Information provided:
- - - - -

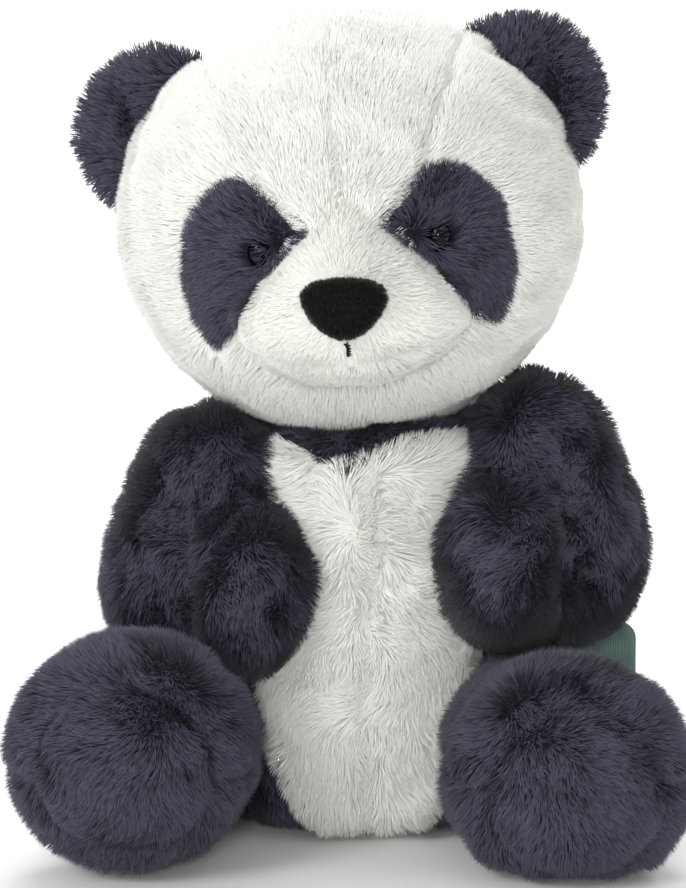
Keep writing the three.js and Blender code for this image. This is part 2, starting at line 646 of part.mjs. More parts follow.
// The origin stands on the floor under the middle of the toy's box.
const box = new THREE.Box3().setFromObject(panda, true);
panda.position.set(-(box.min.x + box.max.x) / 2, -(box.min.y + box.max.y) / 2, -box.min.z);

export default panda;
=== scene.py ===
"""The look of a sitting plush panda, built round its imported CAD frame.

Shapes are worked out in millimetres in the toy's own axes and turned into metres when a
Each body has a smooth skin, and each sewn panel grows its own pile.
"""

import json
import math
from typing import Any, NamedTuple

import bpy
import numpy as np
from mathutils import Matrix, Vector
from mathutils.kdtree import KDTree


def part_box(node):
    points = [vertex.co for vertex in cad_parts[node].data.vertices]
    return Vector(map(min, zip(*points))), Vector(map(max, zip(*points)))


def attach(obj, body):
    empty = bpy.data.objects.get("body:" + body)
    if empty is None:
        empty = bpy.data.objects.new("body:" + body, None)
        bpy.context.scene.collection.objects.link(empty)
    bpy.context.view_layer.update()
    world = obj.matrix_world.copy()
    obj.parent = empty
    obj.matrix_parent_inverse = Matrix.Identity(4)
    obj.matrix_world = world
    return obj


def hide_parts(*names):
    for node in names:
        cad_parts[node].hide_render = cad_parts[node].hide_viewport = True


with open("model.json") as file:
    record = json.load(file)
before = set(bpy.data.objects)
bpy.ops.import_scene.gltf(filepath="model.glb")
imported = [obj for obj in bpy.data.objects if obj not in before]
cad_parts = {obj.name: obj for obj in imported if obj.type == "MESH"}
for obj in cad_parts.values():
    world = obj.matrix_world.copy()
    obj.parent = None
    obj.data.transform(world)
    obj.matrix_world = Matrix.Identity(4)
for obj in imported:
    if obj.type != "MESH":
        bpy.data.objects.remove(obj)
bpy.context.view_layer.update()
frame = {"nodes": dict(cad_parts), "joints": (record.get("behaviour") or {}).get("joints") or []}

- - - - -

Problem requirements: Write the complete data out, exactly as above.

Expected answer:
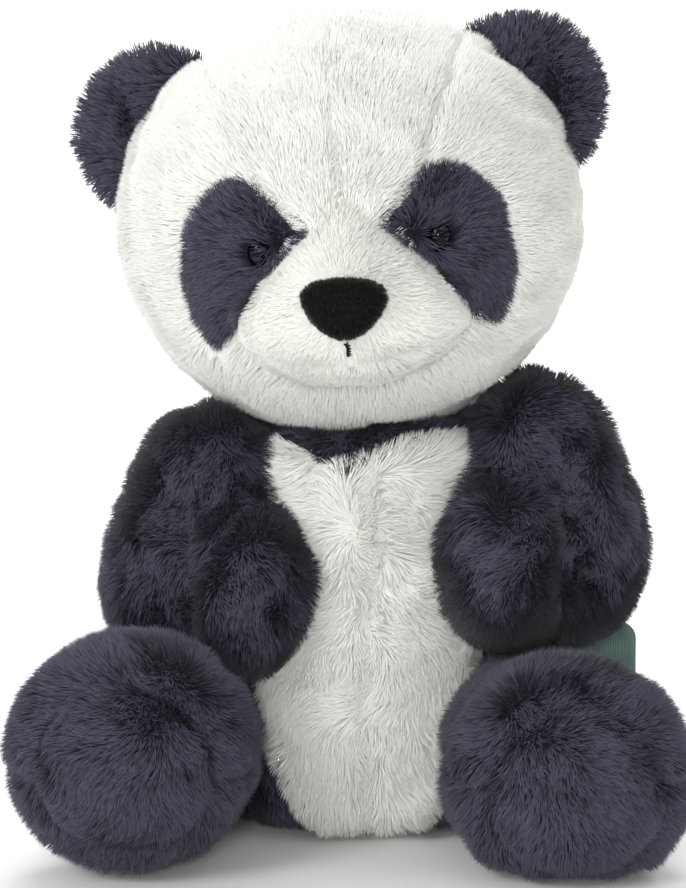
Keep writing the three.js and Blender code for this image. This is part 2, starting at line 646 of part.mjs. More parts follow.
// The origin stands on the floor under the middle of the toy's box.
const box = new THREE.Box3().setFromObject(panda, true);
panda.position.set(-(box.min.x + box.max.x) / 2, -(box.min.y + box.max.y) / 2, -box.min.z);

export default panda;
=== scene.py ===
"""The look of a sitting plush panda, built round its imported CAD frame.

Shapes are worked out in millimetres in the toy's own axes and turned into metres when a
Each body has a smooth skin, and each sewn panel grows its own pile.
"""

import json
import math
from typing import Any, NamedTuple

import bpy
import numpy as np
from mathutils import Matrix, Vector
from mathutils.kdtree import KDTree


def part_box(node):
    points = [vertex.co for vertex in cad_parts[node].data.vertices]
    return Vector(map(min, zip(*points))), Vector(map(max, zip(*points)))


def attach(obj, body):
    empty = bpy.data.objects.get("body:" + body)
    if empty is None:
        empty = bpy.data.objects.new("body:" + body, None)
        bpy.context.scene.collection.objects.link(empty)
    bpy.context.view_layer.update()
    world = obj.matrix_world.copy()
    obj.parent = empty
    obj.matrix_parent_inverse = Matrix.Identity(4)
    obj.matrix_world = world
    return obj


def hide_parts(*names):
    for node in names:
        cad_parts[node].hide_render = cad_parts[node].hide_viewport = True


with open("model.json") as file:
    record = json.load(file)
before = set(bpy.data.objects)
bpy.ops.import_scene.gltf(filepath="model.glb")
imported = [obj for obj in bpy.data.objects if obj not in before]
cad_parts = {obj.name: obj for obj in imported if obj.type == "MESH"}
for obj in cad_parts.values():
    world = obj.matrix_world.copy()
    obj.parent = None
    obj.data.transform(world)
    obj.matrix_world = Matrix.Identity(4)
for obj in imported:
    if obj.type != "MESH":
        bpy.data.objects.remove(obj)
bpy.context.view_layer.update()
frame = {"nodes": dict(cad_parts), "joints": (record.get("behaviour") or {}).get("joints") or []}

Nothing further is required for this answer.